World

Between Baghdad and the volatile Sunni triangle city of Ramadi, US and Iraqi forces arrested or killed 86 Al Qaeda suspects over the weekend, some of them suspected of planning to target members of Prime Minister Nouri al-Maliki's family. Among those taken into custody: seven members of Health Minister Ali al-Shemari's guard detail. A furious Shemari called the arrests "a provocation" and demanded an end to US military operations. Shemari is allied with radical Shiite cleric Moqtada al-Sadr, reports said,

The first photographs of Fidel Castro since he underwent major surgery two weeks ago were posted Sunday on the website of a communist youth newspaper in Cuba, accompanied by a statement from him coinciding with his 80th birthday. The dictator asked Cubans to be "optimistic" about his health but "at the same time to be ready to face any adverse news." He said it "would be absolutely incorrect" to believe his recovery from the surgery "will take a short time."

Amid growing indications that a partial recount of votes won't alter the outcome of Mexico's presidential election, defeated leftist candidate Andrés Manuel López Obrador tried a new strategy over the weekend. The former mayor of Mexico City asked the nation's electoral court to throw out results from almost 5,000 polling places, alleging that between the discovery of previously uncounted ballots and the disappearance of others, more than 100,000 votes are affected. The outcome of the July 2 election has yet to be certified officially, but conservative rival Felipe Calderón is considered the winner by a margin of 0.58 percent, or about 244,000 votes. Although López Obrador campaigned on the theme that governments should not intervene in each other's affairs, he appealed Friday for international pressure to force a full recount.

Tamil separatist rebels hastily denied reports that they had offered peace negotiations to the government of Sri Lanka and said discussions are "impossible" given the current level of fighting with the armed forces. Earlier Sunday, a senior government official told journalists that the offer of renewed peace talks had been extended through European cease-fire monitors at the end of last week and "we accepted." But over the weekend the two sides engaged in the heaviest fighting since the signing – in 2002 – of a truce. On the Jaffna peninsula, rebel units reportedly broke through government defenses, killing or wounding 114 soldiers.
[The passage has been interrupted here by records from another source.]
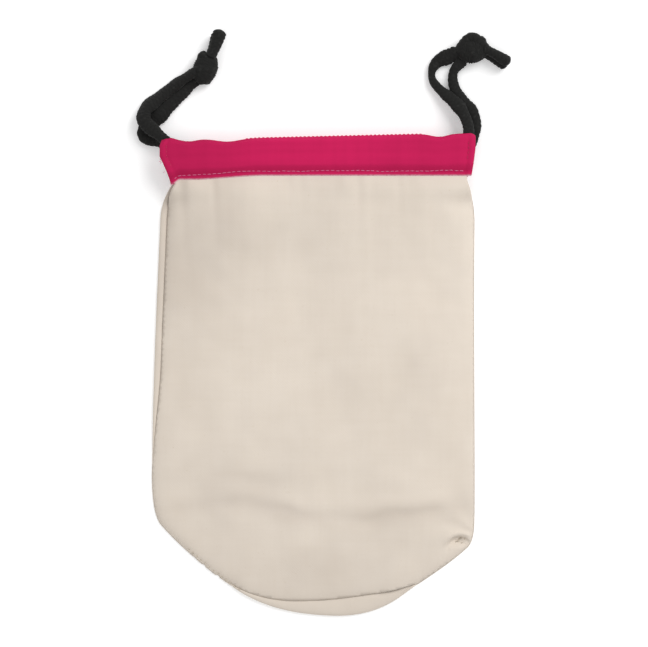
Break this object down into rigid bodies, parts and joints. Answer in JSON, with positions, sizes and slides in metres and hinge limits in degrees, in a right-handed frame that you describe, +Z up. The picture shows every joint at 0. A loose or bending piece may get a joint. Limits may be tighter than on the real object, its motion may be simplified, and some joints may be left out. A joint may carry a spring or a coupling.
{
  "type": "drawstring project bag",
  "caption": "Flat calico drawstring bag with a round end, a bright casing round its mouth and a knotted black drawcord at each side.",
  "frame": {"origin": "on the surface the bag lies on, under the middle of the pouch, its cords' free ends left out", "axes": "+X across the bag to the right, +Y from the round end to the mouth, +Z up through its thickness"},
  "size_m": [0.2317, 0.3649, 0.0181],
  "materials": {
    "calico": "unbleached plain-weave cotton, matte",
    "casing_cotton": "dyed plain-weave cotton, matte",
    "pink_thread": "spun polyester sewing thread",
    "ecru_thread": "spun cotton sewing thread",
    "black_cord": "soft knitted cotton cord, matte"
  },
  "bodies": {
    "bag": {"front_panel": "calico", "back_panel": "calico", "front_casing": "casing_cotton", "back_casing": "casing_cotton", "front_topstitch": "pink_thread", "back_topstitch": "pink_thread", "front_casing_left_hem": "pink_thread", "front_casing_right_hem": "pink_thread", "back_casing_left_hem": "pink_thread", "back_casing_right_hem": "pink_thread", "closing_seam_thread": "ecru_thread", "overlock_thread": "ecru_thread", "left_drawcord_far_turn": "black_cord", "right_drawcord_far_turn": "black_cord"},
    "left_drawcord": {"left_drawcord_front_run": "black_cord", "left_drawcord_back_run": "black_cord", "left_drawcord_front_leg": "black_cord", "left_drawcord_back_leg": "black_cord", "left_knot": "black_cord", "left_front_tail": "black_cord", "left_back_tail": "black_cord"},
    "right_drawcord": {"right_drawcord_front_run": "black_cord", "right_drawcord_back_run": "black_cord", "right_drawcord_front_leg": "black_cord", "right_drawcord_back_leg": "black_cord", "right_knot": "black_cord", "right_front_tail": "black_cord", "right_back_tail": "black_cord"}
  },
  "joints": [
    {"name": "left_pull", "type": "slide", "parent": "bag", "child": "left_drawcord", "axis": [-1, 0, 0], "range_m": [0, 0.085]},
    {"name": "right_pull", "type": "slide", "parent": "bag", "child": "right_drawcord", "axis": [1, 0, 0], "range_m": [0, 0.085]}
  ]
}
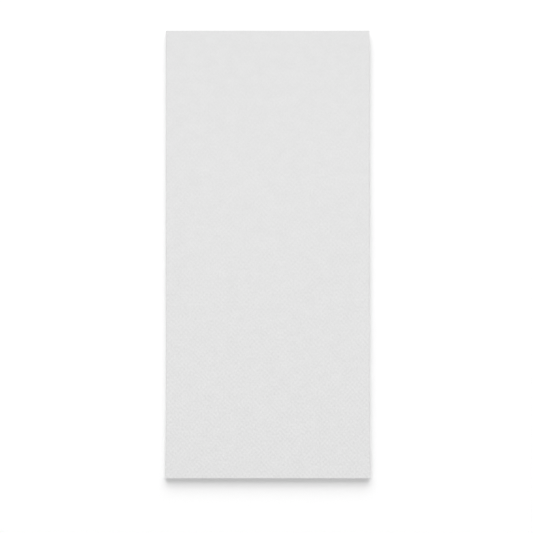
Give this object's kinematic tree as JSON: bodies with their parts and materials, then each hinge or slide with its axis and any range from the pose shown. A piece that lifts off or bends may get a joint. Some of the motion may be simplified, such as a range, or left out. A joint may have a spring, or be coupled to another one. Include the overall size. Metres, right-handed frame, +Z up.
{
  "type": "paper napkin",
  "caption": "White embossed tissue napkin, folded once across and twice along its length into a slim flat rectangle with soft folded edges.",
  "frame": {"origin": "centre of the napkin's outline at the height of the surface that it lies on", "axes": "+X across the width towards the single long fold and the free long edges, +Y along the length from the end fold towards the open end, +Z up"},
  "size_m": [0.0984, 0.216, 0.0033],
  "materials": {
    "tissue": "soft matt two-ply tissue with a fine all-over dot embossing"
  },
  "bodies": {
    "root": {"napkin": "tissue"}
  },
  "joints": []
}
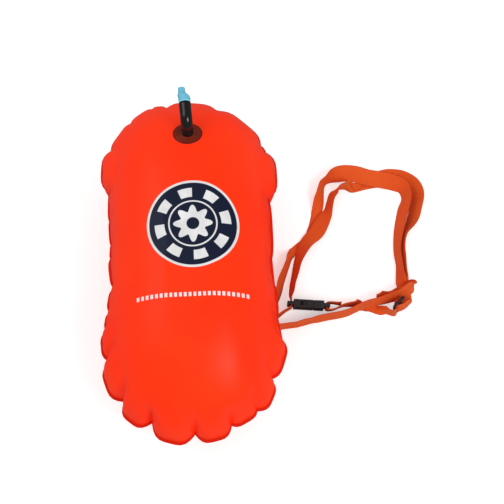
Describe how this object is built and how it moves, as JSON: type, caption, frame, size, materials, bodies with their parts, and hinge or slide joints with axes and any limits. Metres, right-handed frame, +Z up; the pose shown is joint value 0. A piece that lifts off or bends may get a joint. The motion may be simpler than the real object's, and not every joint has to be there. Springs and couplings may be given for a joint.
{
  "type": "open water swim buoy",
  "caption": "Inflated tow float of welded film with a bent oral inflation valve, a webbing leash and a waist belt with side release buckle and strap adjuster.",
  "frame": {"origin": "on the floor under the middle of the float, which lies on its back", "axes": "+Z up, +Y along the float towards the valve, +X across it towards the belt and buckle"},
  "size_m": [0.4753, 0.4975, 0.2207],
  "materials": {
    "float_film": "glossy fluorescent film",
    "webbing": "woven",
    "buckle_plastic": "satin moulded",
    "valve_rubber": "smooth",
    "seal_rubber": "matt",
    "valve_sleeve": "satin moulded",
    "valve_clear": "satin moulded",
    "mouthpiece_blue": "satin moulded"
  },
  "bodies": {
    "float": {"front_panel": "float_film", "back_panel": "float_film", "valve_flange": "valve_rubber", "valve_tube": "valve_rubber", "valve_body": "valve_sleeve", "valve_plug": "valve_clear", "plug_o_ring": "seal_rubber", "anchor_patch": "float_film", "anchor_cover": "float_film", "leash": "webbing", "leash_loop": "webbing", "belt_rear_run": "webbing", "belt_front_run": "webbing", "belt_tail": "webbing", "buckle_female": "buckle_plastic"},
    "plug_half": {"buckle_male": "buckle_plastic", "belt_tail_fold": "webbing"},
    "latch_upper": {"latch_arm_upper": "buckle_plastic"},
    "latch_lower": {"latch_arm_lower": "buckle_plastic"},
    "adjuster": {"tri_glide": "buckle_plastic", "belt_weave": "webbing", "belt_end_loop": "webbing"},
    "mouthpiece_seal": {"mouthpiece_o_ring": "seal_rubber"},
    "mouthpiece_cap": {"mouthpiece": "mouthpiece_blue"}
  },
  "joints": [
    {"name": "mouthpiece_lift", "type": "slide", "parent": "float", "child": "mouthpiece_seal", "axis": [-0.0631, 0.998, 0], "range_m": [0, 0.003]},
    {"name": "mouthpiece_turn", "type": "hinge", "parent": "mouthpiece_seal", "child": "mouthpiece_cap", "pos_m": [0.00232, 0.19649, 0.21243], "axis": [-0.0631, 0.998, 0], "range_deg": [0, 270]},
    {"name": "buckle_pull", "type": "slide", "parent": "float", "child": "plug_half", "axis": [0.9942, -0.108, 0], "range_m": [0, 0.024], "deforming": ["belt_tail_fold", "belt_tail", "latch_arm_upper", "latch_arm_lower"]},
    {"name": "latch_upper_press", "type": "hinge", "parent": "plug_half", "child": "latch_upper", "pos_m": [0.17157, -0.04002, 0.028], "axis": [-0.1064, -0.979, -0.1736], "range_deg": [0, 12.5]},
    {"name": "latch_lower_press", "type": "hinge", "parent": "plug_half", "child": "latch_lower", "pos_m": [0.17195, -0.0365, 0.0079], "axis": [0.1064, 0.979, 0.1736], "range_deg": [0, 12.5]},
    {"name": "adjuster_slide", "type": "slide", "parent": "float", "child": "adjuster", "axis": [-0.7314, -0.682, 0], "range_m": [0, 0.01], "deforming": ["belt_rear_run", "belt_front_run", "belt_tail"]}
  ],
  "couplings": [
    {"joint": "mouthpiece_turn", "follows": "mouthpiece_lift", "rad_per_m": 1570},
    {"joint": "latch_lower_press", "follows": "latch_upper_press", "ratio": 1}
  ]
}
Residents of Bakassi, the disputed peninsula between Nigeria and Cameroon, vowed to "die protecting it" rather than see the territory revert to the latter's control today. The World Court ruled four years ago that the peninsula must be ceded to Cameroon, although most of those who live there are of Nigerian birth. The Nigerian government missed a September 2004 deadline for the handover, citing "technical difficulties," but said last June that it would comply within 60 days. The peninsula has offshore oil deposits and rich fishing grounds. It had been guarded by 3,000 Nigerian troops, whose withdrawal is being monitored by observers from the US and European governments. Cameroon has pledged to respect the rights of the residents under a transitional administration that will be in place for five years.

More casualties from typhoon Saomai were discovered Sunday across southeastern China, four days after the powerful storm roared through the region and then weakened into a tropical depression. Authorities raised the number of deaths to 134 and said 163 other people remain missing. The Xinhua news agency put the overall economic loss at $1.45 billion, although continuing rain and subsequent landslides could raise the total. More than 20,000 soldiers and military police were mobilized to help clear damage from Saomai, the strongest storm to strike China in a half-century.